Seit einigen Wochen ist er nun bei uns. Mein erster Gedanke war „frech wie Oskar“ und so heißt er nun auch. Er bringt mich immer noch zum Lachen, wächst und gedeiht prächtig. Ins Haus darf er nicht, da passt unser eifersüchtiges Lieserl auf. Doch er hat sich den Eingangsbereich erobert und somit klappt das ganz gut.


ihm kann ich wirklich beim Wachsen zuschauen


mit unserer Finnie verträgt er sich bestens und die Beiden haben viel Spass zusammen

Im Leben kommt ja immer alles anders als man denkt. Das haben wir jetzt auch erleben müssen und seitdem liegt es mir wie ein Stein im Magen. Mit unserer Wohnsituation kämpfen wir ja schon eine Weile. Das Haus ist nicht isoliert und hat kein Dach. Wir werden älter und sehnen uns nach mehr gleichmäßiger Wärme im Haus. Da sich in den letzten drei Jahren die Mietsituation hier sehr verschlechtert hat, haben wir beschlossen weiter in Orhaniye zu bleiben. Unser zehnjähriger Mietvertrag läuft im August 2024 aus.

Somit wollten wir jetzt langsam in neue Verhandlungen treten. Unsere Idee war, das Haus außen zu dämmen und das Dach ebenfalls gut zu isolieren. Natürlich auf unsere Kosten, da die Mietpreise mittlerweile explodieren. Unser Vermieter kam deshalb zu Besuch, unsere Bilge hat übersetzt. Sie unterbreitete unser Anliegen in einem langen Gespräch. Das Ende hat uns dann erst mal in Schockstarre versetzt. Er möchte uns natürlich als Mieter behalten, wir pflegen das Haus ja ab dem ersten Tag und kümmern uns um alles – auf unsere Kosten wohlgemerkt. Wir haben natürlich mit einer Mieterhöhung gerechnet und uns gedacht, der doppelte Betrag ginge in Ordnung.
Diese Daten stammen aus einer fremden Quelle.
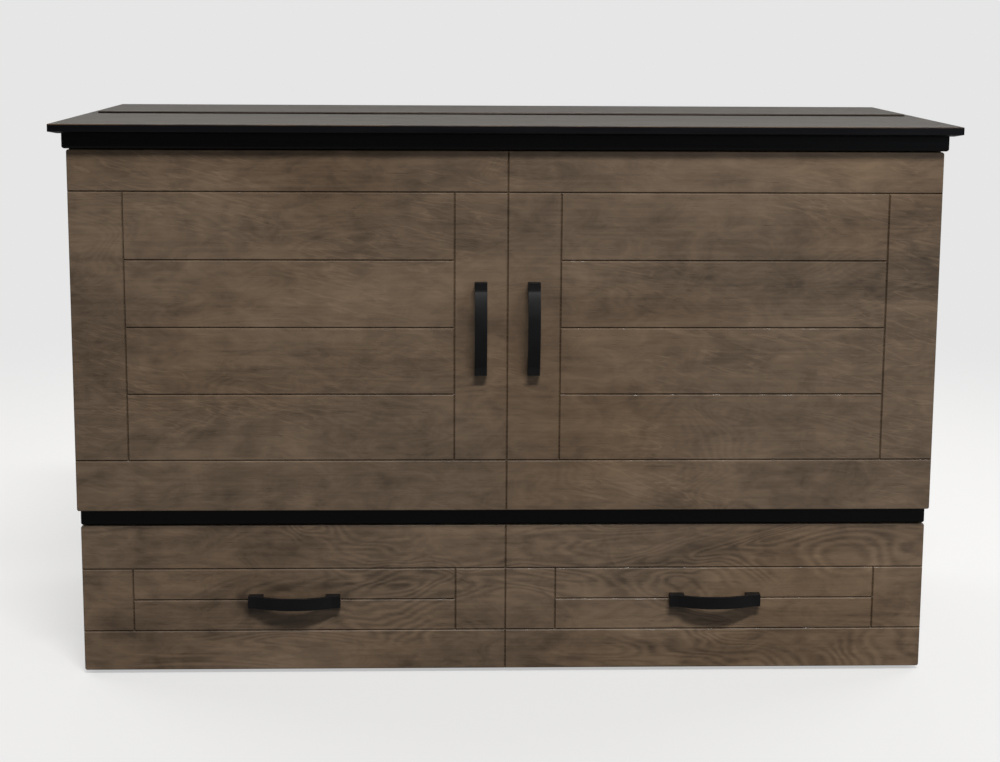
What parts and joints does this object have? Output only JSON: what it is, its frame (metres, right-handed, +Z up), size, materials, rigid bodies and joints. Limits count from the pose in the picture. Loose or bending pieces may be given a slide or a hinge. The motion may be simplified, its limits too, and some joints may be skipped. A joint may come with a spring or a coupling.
{
  "type": "cabinet bed",
  "caption": "Low wooden chest with a folding lid, a drop-down planked front, a wheeled drawer and a folded mattress inside that opens into a guest bed.",
  "frame": {"origin": "on the floor, under the middle of the lid", "axes": "+X across the front to the right as seen from in front, +Y from front to back, +Z up"},
  "size_m": [1.664, 0.64, 1.0678],
  "materials": {
    "stained_veneer": "satin",
    "black_lacquer": "satin",
    "carcass_board": "satin",
    "backing_board": "matte",
    "drawer_board": "satin",
    "solid_birch": "satin",
    "black_steel": "satin",
    "zinc_steel": "brushed",
    "bronze_hinge": "satin",
    "black_plastic": "matte",
    "wheel_plastic": "matte",
    "rubber_pad": "matte",
    "mattress_cover": "woven",
    "webbing": "woven"
  },
  "bodies": {
    "cabinet": {"side_panel_left": "stained_veneer", "side_panel_right": "stained_veneer", "back_panel": "backing_board", "top_back_stretcher": "carcass_board", "floor_back_stretcher": "carcass_board", "seam_stretcher": "carcass_board", "deck_board": "carcass_board", "front_rail": "black_lacquer", "deck_cleats": "solid_birch", "drawer_guides": "solid_birch", "floor_glides": "black_plastic", "lid_bumpers": "rubber_pad", "magnetic_catches": "black_plastic", "corner_brackets": "zinc_steel", "bracket_screws": "zinc_steel", "top_rear_leaf": "black_lacquer", "rear_side_moulding_left": "black_lacquer", "rear_side_moulding_right": "black_lacquer", "seam_hinge_rear_leaf": "bronze_hinge", "seam_hinge_pin": "bronze_hinge", "deck_hinge_deck_leaf": "zinc_steel", "deck_hinge_pin": "zinc_steel", "mattress_foot": "mattress_cover", "mattress_middle": "mattress_cover", "mattress_head": "mattress_cover", "mattress_upper_webbing": "webbing", "mattress_lower_webbing": "webbing"},
    "lid_leaf": {"top_front_leaf": "black_lacquer", "front_moulding": "black_lacquer", "front_side_moulding_left": "black_lacquer", "front_side_moulding_right": "black_lacquer", "seam_hinge_front_leaf": "bronze_hinge"},
    "front_panel": {"front_panel_board": "stained_veneer", "door_handle_left": "black_steel", "door_handle_right": "black_steel", "door_handle_bolts": "zinc_steel", "strike_plates": "zinc_steel", "foot_panel": "carcass_board", "foot_panel_battens": "solid_birch", "deck_hinge_door_leaf": "zinc_steel", "fold_hinge_door_leaf": "zinc_steel", "fold_hinge_foot_leaf": "zinc_steel", "fold_hinge_pin": "zinc_steel"},
    "drawer": {"drawer_front": "stained_veneer", "drawer_handle_left": "black_steel", "drawer_handle_right": "black_steel", "drawer_handle_bolts": "zinc_steel", "drawer_side_left": "drawer_board", "drawer_side_right": "drawer_board", "drawer_back": "drawer_board", "drawer_bottom": "drawer_board", "drawer_divider": "drawer_board", "drawer_corner_blocks": "solid_birch", "caster_forks": "zinc_steel", "caster_axles": "zinc_steel"},
    "drawer_wheel_front_left": {"drawer_wheel_front_left": "wheel_plastic"},
    "drawer_wheel_front_right": {"drawer_wheel_front_right": "wheel_plastic"},
    "drawer_wheel_back_left": {"drawer_wheel_back_left": "wheel_plastic"},
    "drawer_wheel_back_right": {"drawer_wheel_back_right": "wheel_plastic"}
  },
  "joints": [
    {"name": "lid_fold", "type": "hinge", "parent": "cabinet", "child": "lid_leaf", "pos_m": [0, 0, 1.0655], "axis": [-1, 0, 0], "range_deg": [0, 180]},
    {"name": "front_panel_fold", "type": "hinge", "parent": "cabinet", "child": "front_panel", "pos_m": [0, -0.2608, 0.3342], "axis": [1, 0, 0], "range_deg": [0, 90]},
    {"name": "drawer_roll", "type": "slide", "parent": "cabinet", "child": "drawer", "axis": [0, -1, 0], "range_m": [0, 1.2]},
    {"name": "drawer_wheel_front_left_spin", "type": "hinge", "parent": "drawer", "child": "drawer_wheel_front_left", "pos_m": [-0.7, -0.2, 0.025], "axis": [1, 0, 0], "range_deg": [0, 2751]},
    {"name": "drawer_wheel_front_right_spin", "type": "hinge", "parent": "drawer", "child": "drawer_wheel_front_right", "pos_m": [0.7, -0.2, 0.025], "axis": [1, 0, 0], "range_deg": [0, 2751]},
    {"name": "drawer_wheel_back_left_spin", "type": "hinge", "parent": "drawer", "child": "drawer_wheel_back_left", "pos_m": [-0.7, 0.214, 0.025], "axis": [1, 0, 0], "range_deg": [0, 2751]},
    {"name": "drawer_wheel_back_right_spin", "type": "hinge", "parent": "drawer", "child": "drawer_wheel_back_right", "pos_m": [0.7, 0.214, 0.025], "axis": [1, 0, 0], "range_deg": [0, 2751]}
  ],
  "couplings": [
    {"joint": "drawer_wheel_front_left_spin", "follows": "drawer_roll", "rad_per_m": 40},
    {"joint": "drawer_wheel_front_right_spin", "follows": "drawer_roll", "rad_per_m": 40},
    {"joint": "drawer_wheel_back_left_spin", "follows": "drawer_roll", "rad_per_m": 40},
    {"joint": "drawer_wheel_back_right_spin", "follows": "drawer_roll", "rad_per_m": 40}
  ]
}
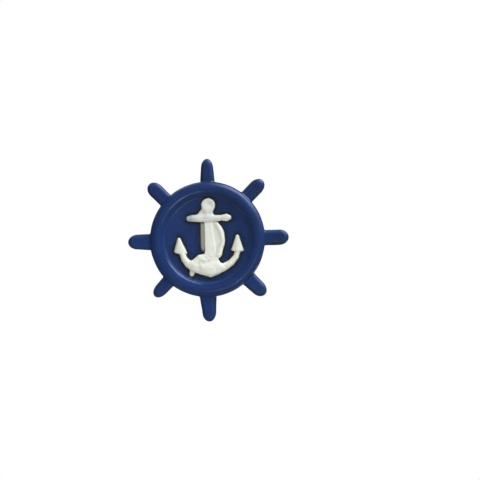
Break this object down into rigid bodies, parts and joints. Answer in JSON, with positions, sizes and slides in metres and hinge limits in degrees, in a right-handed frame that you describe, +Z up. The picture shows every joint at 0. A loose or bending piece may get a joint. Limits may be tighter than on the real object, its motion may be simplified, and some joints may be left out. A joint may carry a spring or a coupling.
{
  "type": "sew on button",
  "caption": "Round shank button shaped as a ship's wheel with eight handles, an anchor with rope in its dished front, and a thread ring on the back.",
  "frame": {"origin": "centre of the thread eye in the shank ring, on the wheel's axis behind the button", "axes": "+X right seen from the front and along the thread's path through the eye, +Y towards the back, +Z up with the anchor upright; the front faces -Y"},
  "size_m": [0.025, 0.0084, 0.0253],
  "materials": {
    "navy_plastic": "smooth injection-moulded plastic, navy all the way through, soft gloss",
    "anchor_white": "off-white moulded plastic, satin, slightly uneven relief",
    "back_white": "off-white moulded plastic, satin, faint tool marks",
    "shank_white": "off-white moulded plastic, smooth, soft gloss"
  },
  "bodies": {
    "root": {"wheel": "navy_plastic", "anchor_insert": "anchor_white", "back_plate": "back_white", "shank_loop": "shank_white"}
  },
  "joints": []
}
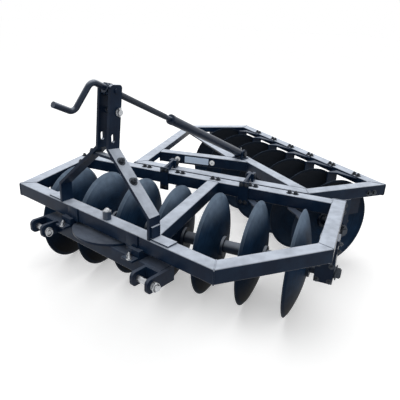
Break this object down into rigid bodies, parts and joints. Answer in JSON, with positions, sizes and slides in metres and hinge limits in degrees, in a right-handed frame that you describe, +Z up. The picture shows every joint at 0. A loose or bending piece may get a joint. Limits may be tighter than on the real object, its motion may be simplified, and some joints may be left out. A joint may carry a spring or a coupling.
{
  "type": "offset disc harrow",
  "caption": "Offset disc harrow for a three-point linkage: two hinged tube frames with disc gangs set at opposite angles, a bent-bar mast and a hand crank that levels the rear frame.",
  "frame": {"origin": "centre of the machine's box, on the ground under the discs", "axes": "+X across the machine to the right seen from behind the tractor, +Y to the rear, +Z up"},
  "size_m": [1.91, 2.3877, 1.1702],
  "materials": {
    "frame_paint": "gloss",
    "disc_paint": "satin",
    "zinc_steel": "zinc plated",
    "axle_steel": "dark oiled",
    "cast_spool": "painted",
    "board_face": "gloss"
  },
  "bodies": {
    "front_frame": {"front_bar": "frame_paint", "right_front_bar": "frame_paint", "right_side_bar": "frame_paint", "front_gang_bar": "frame_paint", "left_side_bar": "frame_paint", "centre_strut": "frame_paint", "front_hangers": "frame_paint", "front_scrapers": "frame_paint", "mast_plate_left": "frame_paint", "mast_plate_right": "frame_paint", "mast_cross_piece": "frame_paint", "top_link_pin": "zinc_steel", "hitch_beam": "frame_paint", "hitch_forks": "frame_paint", "hitch_pins": "zinc_steel", "hitch_clamps": "frame_paint", "bar_post": "zinc_steel", "hinge_brackets": "frame_paint", "hinge_pins": "zinc_steel", "foot_brackets": "frame_paint"},
    "rear_frame": {"rear_hinge_bar": "frame_paint", "rear_right_bar": "frame_paint", "rear_gang_bar": "frame_paint", "rear_far_bar": "frame_paint", "rear_left_bar": "frame_paint", "rear_brace_right": "frame_paint", "rear_cross_bar": "frame_paint", "rear_brace_left": "frame_paint", "rear_hangers": "frame_paint", "rear_scrapers": "frame_paint", "hinge_lugs": "frame_paint", "apex_lugs": "frame_paint", "apex_pin": "zinc_steel", "marker_board": "board_face"},
    "front_gang": {"front_discs": "disc_paint", "front_spools": "cast_spool", "front_axle": "axle_steel", "front_axle_nuts": "axle_steel"},
    "rear_gang": {"rear_discs": "disc_paint", "rear_spools": "cast_spool", "rear_axle": "axle_steel", "rear_axle_nuts": "axle_steel"},
    "screw_trunnion": {"screw_trunnion": "frame_paint"},
    "levelling_screw": {"levelling_screw": "frame_paint"},
    "levelling_tube": {"levelling_tube": "frame_paint"}
  },
  "joints": [
    {"name": "rear_frame_pitch", "type": "hinge", "parent": "front_frame", "child": "rear_frame", "pos_m": [-0.01428, -0.11565, 0.572], "axis": [0.9642, 0.2651, 0], "range_deg": [-5, 5]},
    {"name": "front_gang_spin", "type": "hinge", "parent": "front_frame", "child": "front_gang", "pos_m": [0.035, -0.4882, 0.28], "axis": [0.9642, 0.2651, 0], "continuous": true},
    {"name": "rear_gang_spin", "type": "hinge", "parent": "rear_frame", "child": "rear_gang", "pos_m": [0.00787, 0.58206, 0.28], "axis": [0.8985, -0.439, 0], "continuous": true},
    {"name": "screw_trunnion_tilt", "type": "hinge", "parent": "front_frame", "child": "screw_trunnion", "pos_m": [0.035, -0.9262, 1.12], "axis": [1, 0, 0], "range_deg": [-1.6, 1.6]},
    {"name": "levelling_screw_spin", "type": "hinge", "parent": "screw_trunnion", "child": "levelling_screw", "pos_m": [0.035, -0.9262, 1.12], "axis": [-0.0759, 0.9099, -0.4077], "continuous": true},
    {"name": "levelling_tube_slide", "type": "slide", "parent": "screw_trunnion", "child": "levelling_tube", "axis": [-0.0759, 0.9099, -0.4077], "range_m": [-0.017, 0.017]}
  ],
  "couplings": [
    {"joint": "screw_trunnion_tilt", "follows": "rear_frame_pitch", "ratio": 0.2803},
    {"joint": "levelling_tube_slide", "follows": "rear_frame_pitch", "m_per_rad": -0.1678}
  ]
}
Aber weit gefehlt. Unser Vermieter ist der Ansicht, dass er durch die Inflation die Miete um das Siebenfache! erhöhen muss. Das hat uns erst einmal die Sprache verschlagen und so gingen wir ohne Einigung auseinander. Wir hatten deutsch gedacht, wollten mit einer Aussenisolation in das Haus investieren, um es zu erhalten und den Wert zu steigern. Er dagegen sieht aber nur seine unaufhaltsam ansteigenden Lebenshaltungskosten, die er kompensieren muss. Wir sind aber nun mal Rentner und keine reichen Ausländer, die ihn über Gebühr unterstützen können. Somit versuchen wir jetzt erst mal, das Gesagte zu verdauen.

Im Frühjahr werden wir nochmal in neue Verhandlungen treten und hoffen, dass wir uns irgendwo in der Mitte treffen können. Ich beneide jeden mit eigenem Grund und Boden, doch das haben wir leider nicht geschafft.

Nun halten wir die Augen nach einem Plan B offen und hoffen, dass es ein gutes Ende nimmt. Für mich eine tägliche Herausforderung, die mir viel Seelenpein beschert. Doch ein Blick in diese Welt zeigt mir, ganz vielen Menschen geht es wirklich elendig. Da werden wir doch unser „kleines Problem“ irgendwie lösen können. Denn – wir haben noch die Möglichkeit, selbst etwas zu entscheiden. Bei den Opfern von Naturkatastrophen und Krieg sieht das anders aus. Und so versuche ich weiterhin positiv in die Zukunft zu schauen. Hauptsache wir bleiben erst mal gesund, der Rest wird sich finden.